Records from a data collection
—————
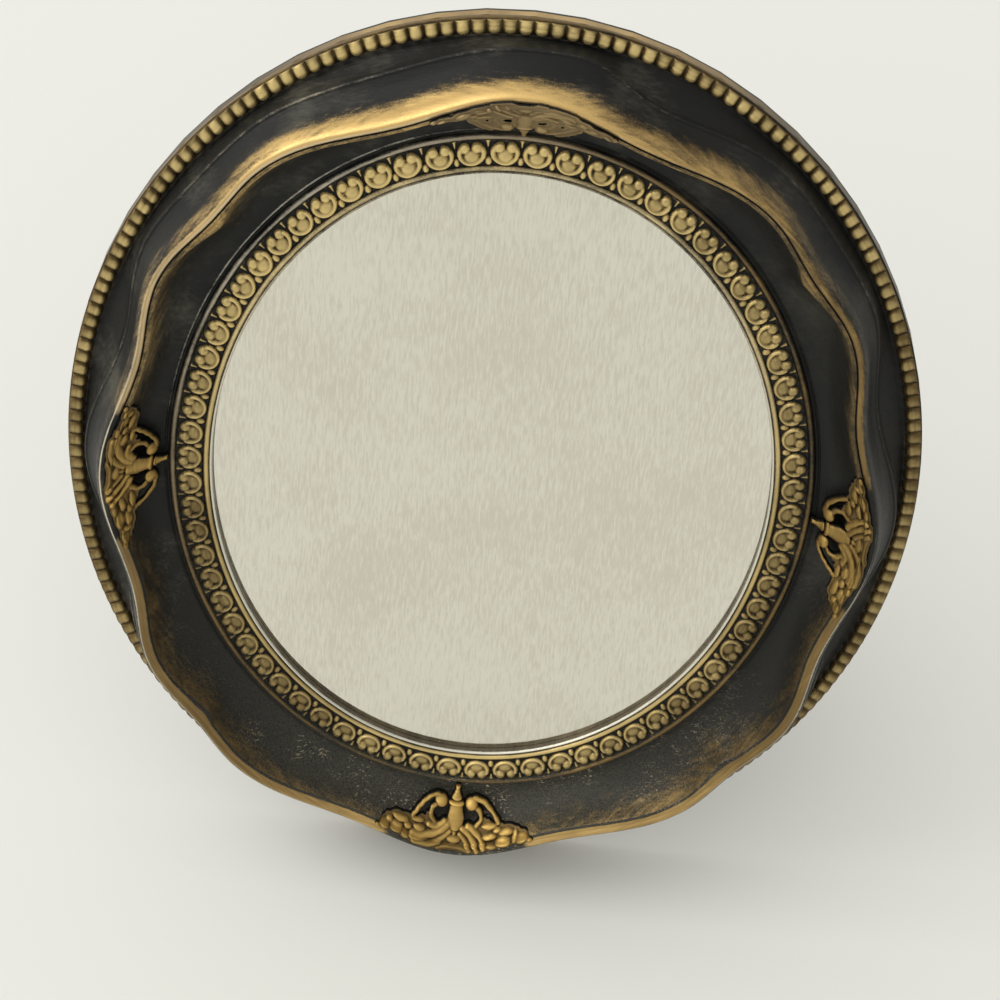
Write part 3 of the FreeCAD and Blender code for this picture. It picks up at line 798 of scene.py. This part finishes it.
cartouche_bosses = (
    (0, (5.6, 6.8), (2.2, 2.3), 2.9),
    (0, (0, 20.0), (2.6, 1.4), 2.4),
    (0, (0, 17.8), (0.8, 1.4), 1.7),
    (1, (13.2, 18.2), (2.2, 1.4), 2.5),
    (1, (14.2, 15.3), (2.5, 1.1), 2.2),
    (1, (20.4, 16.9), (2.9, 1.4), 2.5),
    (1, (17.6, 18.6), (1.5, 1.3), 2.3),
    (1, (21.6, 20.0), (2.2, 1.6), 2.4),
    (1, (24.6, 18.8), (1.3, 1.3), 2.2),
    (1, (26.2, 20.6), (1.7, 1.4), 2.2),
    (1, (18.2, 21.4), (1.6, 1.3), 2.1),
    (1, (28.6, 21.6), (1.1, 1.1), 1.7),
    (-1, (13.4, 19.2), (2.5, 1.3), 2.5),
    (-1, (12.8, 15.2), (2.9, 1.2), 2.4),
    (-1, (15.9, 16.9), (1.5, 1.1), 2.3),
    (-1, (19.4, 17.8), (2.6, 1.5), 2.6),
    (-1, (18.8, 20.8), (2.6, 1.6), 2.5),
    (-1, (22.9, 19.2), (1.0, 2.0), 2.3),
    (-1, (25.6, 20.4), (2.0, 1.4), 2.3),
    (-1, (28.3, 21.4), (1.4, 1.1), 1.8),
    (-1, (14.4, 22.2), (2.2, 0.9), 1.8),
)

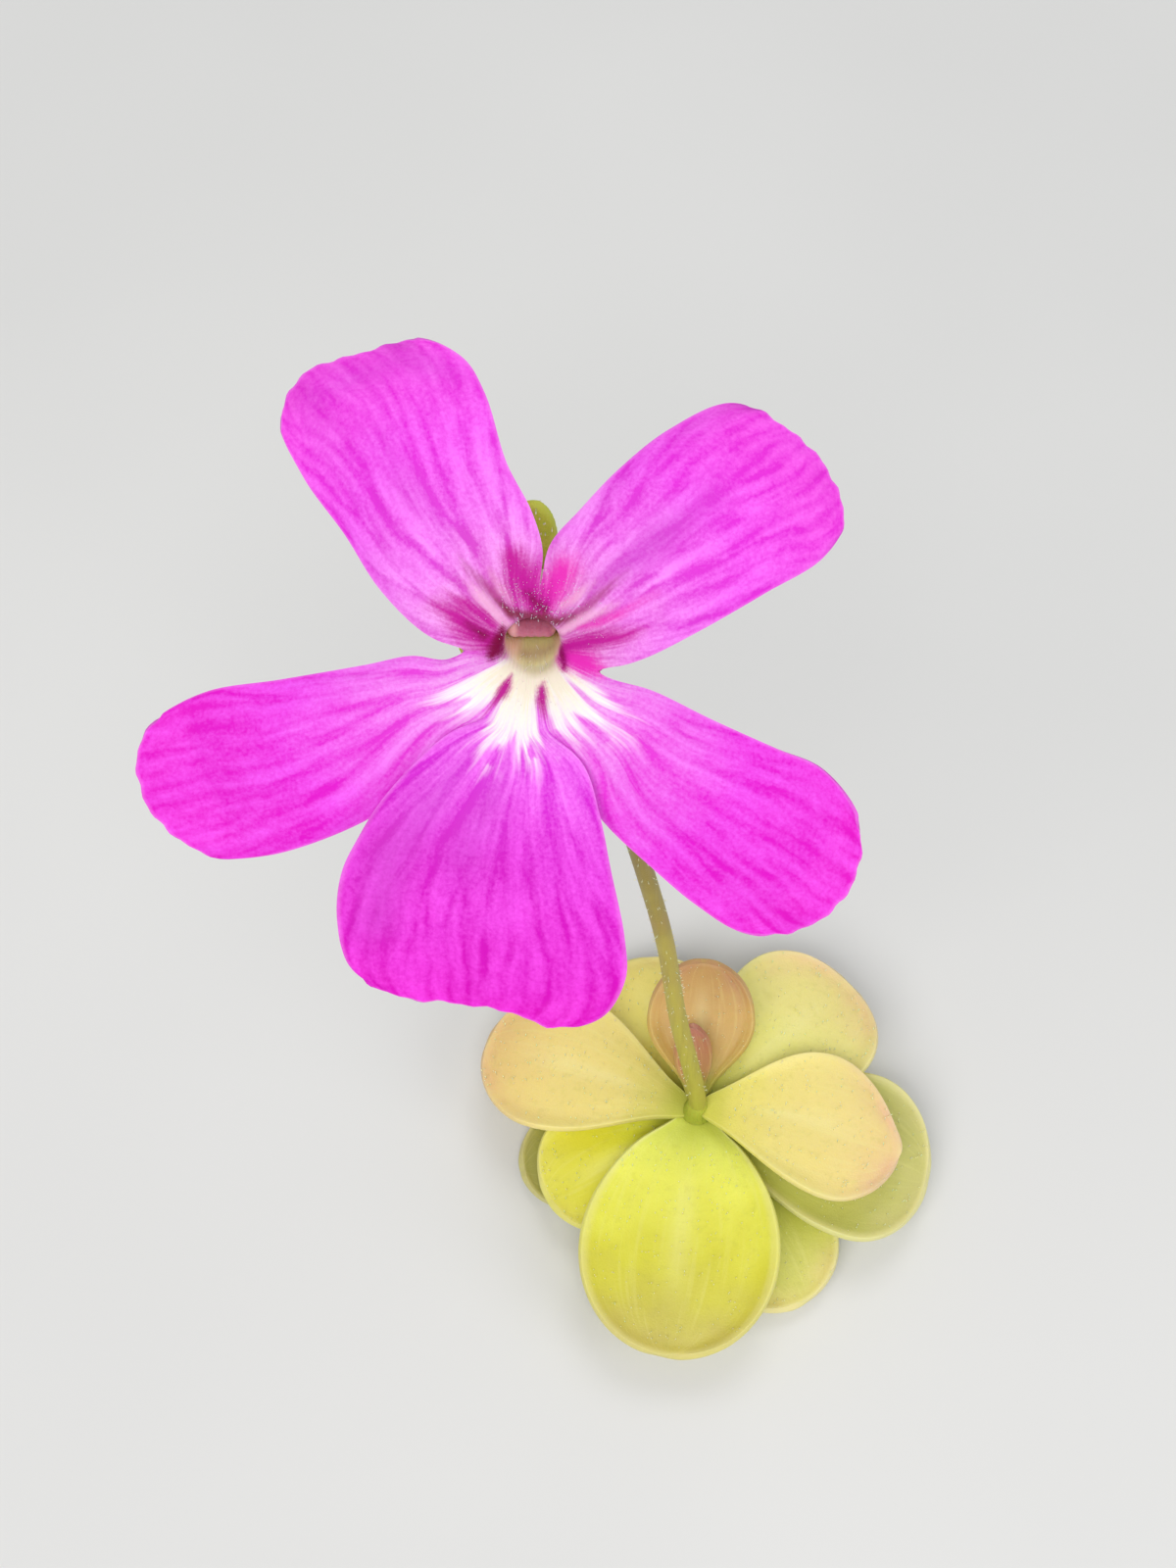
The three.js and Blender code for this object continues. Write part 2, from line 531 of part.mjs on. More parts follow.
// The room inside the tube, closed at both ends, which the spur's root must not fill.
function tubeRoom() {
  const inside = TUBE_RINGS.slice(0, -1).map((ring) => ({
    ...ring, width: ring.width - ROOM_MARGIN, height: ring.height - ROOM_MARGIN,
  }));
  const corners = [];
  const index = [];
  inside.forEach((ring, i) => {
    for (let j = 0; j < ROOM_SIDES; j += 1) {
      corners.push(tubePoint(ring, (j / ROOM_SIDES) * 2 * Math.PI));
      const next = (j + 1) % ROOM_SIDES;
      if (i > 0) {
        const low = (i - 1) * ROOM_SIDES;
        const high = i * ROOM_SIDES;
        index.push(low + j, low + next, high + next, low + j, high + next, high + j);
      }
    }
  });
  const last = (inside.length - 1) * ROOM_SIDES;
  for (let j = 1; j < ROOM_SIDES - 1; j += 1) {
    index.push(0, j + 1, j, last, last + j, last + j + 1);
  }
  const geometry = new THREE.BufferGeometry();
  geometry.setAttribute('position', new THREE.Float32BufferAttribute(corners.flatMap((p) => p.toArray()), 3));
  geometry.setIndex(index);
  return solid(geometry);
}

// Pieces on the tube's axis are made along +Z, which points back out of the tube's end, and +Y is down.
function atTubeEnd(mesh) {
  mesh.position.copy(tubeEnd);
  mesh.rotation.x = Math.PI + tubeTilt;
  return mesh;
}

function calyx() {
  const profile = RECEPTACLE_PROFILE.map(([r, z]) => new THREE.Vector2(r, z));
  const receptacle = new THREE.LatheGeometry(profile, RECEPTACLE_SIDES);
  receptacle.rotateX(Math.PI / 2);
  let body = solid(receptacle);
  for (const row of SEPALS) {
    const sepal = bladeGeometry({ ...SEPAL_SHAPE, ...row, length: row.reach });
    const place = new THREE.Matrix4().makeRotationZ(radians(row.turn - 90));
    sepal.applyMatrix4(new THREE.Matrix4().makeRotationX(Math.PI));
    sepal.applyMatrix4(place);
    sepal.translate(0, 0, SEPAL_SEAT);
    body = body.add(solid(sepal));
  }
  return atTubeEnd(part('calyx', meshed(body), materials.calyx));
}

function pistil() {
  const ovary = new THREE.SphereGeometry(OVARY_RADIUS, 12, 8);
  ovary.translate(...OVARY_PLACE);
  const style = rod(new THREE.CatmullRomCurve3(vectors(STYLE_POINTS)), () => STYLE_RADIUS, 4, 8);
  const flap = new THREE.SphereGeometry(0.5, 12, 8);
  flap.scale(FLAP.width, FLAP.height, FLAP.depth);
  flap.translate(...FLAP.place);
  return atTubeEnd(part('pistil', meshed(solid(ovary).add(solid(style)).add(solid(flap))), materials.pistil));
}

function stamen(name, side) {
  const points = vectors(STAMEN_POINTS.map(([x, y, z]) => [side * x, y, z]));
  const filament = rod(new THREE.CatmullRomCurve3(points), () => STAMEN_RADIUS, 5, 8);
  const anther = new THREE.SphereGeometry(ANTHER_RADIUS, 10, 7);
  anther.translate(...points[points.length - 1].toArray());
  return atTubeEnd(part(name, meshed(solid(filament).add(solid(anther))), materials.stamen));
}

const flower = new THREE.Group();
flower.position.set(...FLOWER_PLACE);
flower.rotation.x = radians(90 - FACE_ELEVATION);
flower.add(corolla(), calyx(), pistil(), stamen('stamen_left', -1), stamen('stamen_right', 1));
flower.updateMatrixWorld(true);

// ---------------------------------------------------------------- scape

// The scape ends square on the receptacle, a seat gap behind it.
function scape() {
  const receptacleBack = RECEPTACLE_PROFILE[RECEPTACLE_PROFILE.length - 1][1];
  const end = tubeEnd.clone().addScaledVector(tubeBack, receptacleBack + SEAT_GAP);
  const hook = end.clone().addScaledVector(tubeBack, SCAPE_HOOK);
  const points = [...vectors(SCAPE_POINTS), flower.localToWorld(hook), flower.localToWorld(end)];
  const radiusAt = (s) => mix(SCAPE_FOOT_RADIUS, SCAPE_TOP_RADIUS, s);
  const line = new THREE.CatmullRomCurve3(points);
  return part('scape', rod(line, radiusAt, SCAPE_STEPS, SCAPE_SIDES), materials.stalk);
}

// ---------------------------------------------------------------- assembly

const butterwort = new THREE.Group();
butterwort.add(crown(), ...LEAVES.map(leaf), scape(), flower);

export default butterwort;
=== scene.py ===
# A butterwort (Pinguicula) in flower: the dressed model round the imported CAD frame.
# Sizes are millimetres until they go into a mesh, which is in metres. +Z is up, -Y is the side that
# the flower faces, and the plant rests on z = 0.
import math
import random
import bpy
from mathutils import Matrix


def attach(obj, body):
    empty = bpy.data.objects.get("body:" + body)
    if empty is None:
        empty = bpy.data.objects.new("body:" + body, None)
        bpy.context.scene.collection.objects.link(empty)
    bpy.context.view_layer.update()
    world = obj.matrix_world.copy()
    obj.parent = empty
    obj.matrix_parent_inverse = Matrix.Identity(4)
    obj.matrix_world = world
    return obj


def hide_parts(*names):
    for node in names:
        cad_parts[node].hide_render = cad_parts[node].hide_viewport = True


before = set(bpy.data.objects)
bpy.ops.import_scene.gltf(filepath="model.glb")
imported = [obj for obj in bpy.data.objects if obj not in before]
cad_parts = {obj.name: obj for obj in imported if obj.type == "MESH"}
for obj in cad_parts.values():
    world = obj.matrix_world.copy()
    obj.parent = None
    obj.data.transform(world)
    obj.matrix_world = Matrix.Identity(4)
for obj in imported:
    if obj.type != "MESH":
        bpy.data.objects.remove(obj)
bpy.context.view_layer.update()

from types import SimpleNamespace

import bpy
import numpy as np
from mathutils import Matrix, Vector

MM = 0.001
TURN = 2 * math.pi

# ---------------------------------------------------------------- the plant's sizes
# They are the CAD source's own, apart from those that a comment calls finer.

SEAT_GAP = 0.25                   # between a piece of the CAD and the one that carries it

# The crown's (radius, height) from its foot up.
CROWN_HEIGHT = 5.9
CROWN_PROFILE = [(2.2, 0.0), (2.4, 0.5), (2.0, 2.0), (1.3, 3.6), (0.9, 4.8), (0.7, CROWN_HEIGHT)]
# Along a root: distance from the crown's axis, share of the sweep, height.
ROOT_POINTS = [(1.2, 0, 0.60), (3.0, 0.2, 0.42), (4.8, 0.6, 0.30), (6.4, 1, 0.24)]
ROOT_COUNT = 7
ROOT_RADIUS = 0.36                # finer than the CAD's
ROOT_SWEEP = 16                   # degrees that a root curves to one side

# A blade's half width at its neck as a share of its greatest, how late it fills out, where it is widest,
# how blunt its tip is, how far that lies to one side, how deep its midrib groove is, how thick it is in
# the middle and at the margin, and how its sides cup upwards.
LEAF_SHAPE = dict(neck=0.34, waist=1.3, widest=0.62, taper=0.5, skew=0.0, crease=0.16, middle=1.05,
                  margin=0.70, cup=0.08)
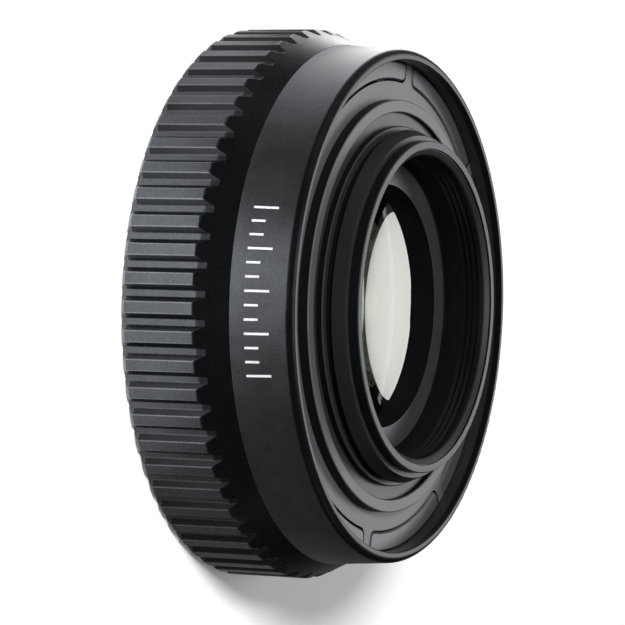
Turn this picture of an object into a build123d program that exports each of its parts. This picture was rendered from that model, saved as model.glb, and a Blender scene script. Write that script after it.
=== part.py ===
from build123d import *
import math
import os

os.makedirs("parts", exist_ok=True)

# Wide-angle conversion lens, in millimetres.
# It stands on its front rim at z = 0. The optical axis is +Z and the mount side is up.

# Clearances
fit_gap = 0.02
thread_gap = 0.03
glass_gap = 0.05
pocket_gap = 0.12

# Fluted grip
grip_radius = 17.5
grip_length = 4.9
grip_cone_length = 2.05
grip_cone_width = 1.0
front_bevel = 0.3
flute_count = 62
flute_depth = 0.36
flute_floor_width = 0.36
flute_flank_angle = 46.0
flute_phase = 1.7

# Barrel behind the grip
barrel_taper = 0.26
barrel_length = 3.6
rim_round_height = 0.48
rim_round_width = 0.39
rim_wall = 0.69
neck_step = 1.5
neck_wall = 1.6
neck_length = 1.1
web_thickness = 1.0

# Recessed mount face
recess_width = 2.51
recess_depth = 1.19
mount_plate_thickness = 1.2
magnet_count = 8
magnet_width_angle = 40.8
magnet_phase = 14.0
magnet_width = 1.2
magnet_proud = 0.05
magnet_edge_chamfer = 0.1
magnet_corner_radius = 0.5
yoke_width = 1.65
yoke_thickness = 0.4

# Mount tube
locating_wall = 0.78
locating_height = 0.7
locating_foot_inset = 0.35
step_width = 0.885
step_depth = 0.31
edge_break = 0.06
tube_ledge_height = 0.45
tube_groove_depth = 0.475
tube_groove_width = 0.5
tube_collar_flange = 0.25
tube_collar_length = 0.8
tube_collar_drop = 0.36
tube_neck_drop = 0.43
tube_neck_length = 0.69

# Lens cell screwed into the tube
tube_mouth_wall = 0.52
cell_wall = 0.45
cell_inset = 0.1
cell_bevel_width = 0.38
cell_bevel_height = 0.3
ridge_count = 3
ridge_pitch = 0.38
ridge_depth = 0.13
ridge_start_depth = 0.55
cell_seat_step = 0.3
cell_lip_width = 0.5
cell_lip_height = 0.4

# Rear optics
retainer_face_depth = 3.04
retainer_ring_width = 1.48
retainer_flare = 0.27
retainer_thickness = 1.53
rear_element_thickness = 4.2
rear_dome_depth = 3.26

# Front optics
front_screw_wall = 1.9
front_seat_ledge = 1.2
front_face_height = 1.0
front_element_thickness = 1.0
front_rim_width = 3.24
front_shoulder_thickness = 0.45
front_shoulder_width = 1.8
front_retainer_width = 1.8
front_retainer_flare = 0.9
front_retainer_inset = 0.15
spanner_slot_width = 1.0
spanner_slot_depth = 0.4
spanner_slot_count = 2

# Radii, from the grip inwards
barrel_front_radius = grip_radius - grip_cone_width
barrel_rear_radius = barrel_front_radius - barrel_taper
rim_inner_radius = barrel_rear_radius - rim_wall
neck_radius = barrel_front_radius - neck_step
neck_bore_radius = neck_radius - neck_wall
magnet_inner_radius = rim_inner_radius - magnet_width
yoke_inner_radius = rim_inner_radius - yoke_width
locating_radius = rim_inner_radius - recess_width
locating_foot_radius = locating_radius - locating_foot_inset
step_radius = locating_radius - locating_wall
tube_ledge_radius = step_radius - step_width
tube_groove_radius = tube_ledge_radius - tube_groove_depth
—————
Work to do → Return verbatim the lines that run from the line containing "Turn this picture" through the line containing "cell_lip_height = 0.4", inclusive.

Written solution →
Turn this picture of an object into a build123d program that exports each of its parts. This picture was rendered from that model, saved as model.glb, and a Blender scene script. Write that script after it.
=== part.py ===
from build123d import *
import math
import os

os.makedirs("parts", exist_ok=True)

# Wide-angle conversion lens, in millimetres.
# It stands on its front rim at z = 0. The optical axis is +Z and the mount side is up.

# Clearances
fit_gap = 0.02
thread_gap = 0.03
glass_gap = 0.05
pocket_gap = 0.12

# Fluted grip
grip_radius = 17.5
grip_length = 4.9
grip_cone_length = 2.05
grip_cone_width = 1.0
front_bevel = 0.3
flute_count = 62
flute_depth = 0.36
flute_floor_width = 0.36
flute_flank_angle = 46.0
flute_phase = 1.7

# Barrel behind the grip
barrel_taper = 0.26
barrel_length = 3.6
rim_round_height = 0.48
rim_round_width = 0.39
rim_wall = 0.69
neck_step = 1.5
neck_wall = 1.6
neck_length = 1.1
web_thickness = 1.0

# Recessed mount face
recess_width = 2.51
recess_depth = 1.19
mount_plate_thickness = 1.2
magnet_count = 8
magnet_width_angle = 40.8
magnet_phase = 14.0
magnet_width = 1.2
magnet_proud = 0.05
magnet_edge_chamfer = 0.1
magnet_corner_radius = 0.5
yoke_width = 1.65
yoke_thickness = 0.4

# Mount tube
locating_wall = 0.78
locating_height = 0.7
locating_foot_inset = 0.35
step_width = 0.885
step_depth = 0.31
edge_break = 0.06
tube_ledge_height = 0.45
tube_groove_depth = 0.475
tube_groove_width = 0.5
tube_collar_flange = 0.25
tube_collar_length = 0.8
tube_collar_drop = 0.36
tube_neck_drop = 0.43
tube_neck_length = 0.69

# Lens cell screwed into the tube
tube_mouth_wall = 0.52
cell_wall = 0.45
cell_inset = 0.1
cell_bevel_width = 0.38
cell_bevel_height = 0.3
ridge_count = 3
ridge_pitch = 0.38
ridge_depth = 0.13
ridge_start_depth = 0.55
cell_seat_step = 0.3
cell_lip_width = 0.5
cell_lip_height = 0.4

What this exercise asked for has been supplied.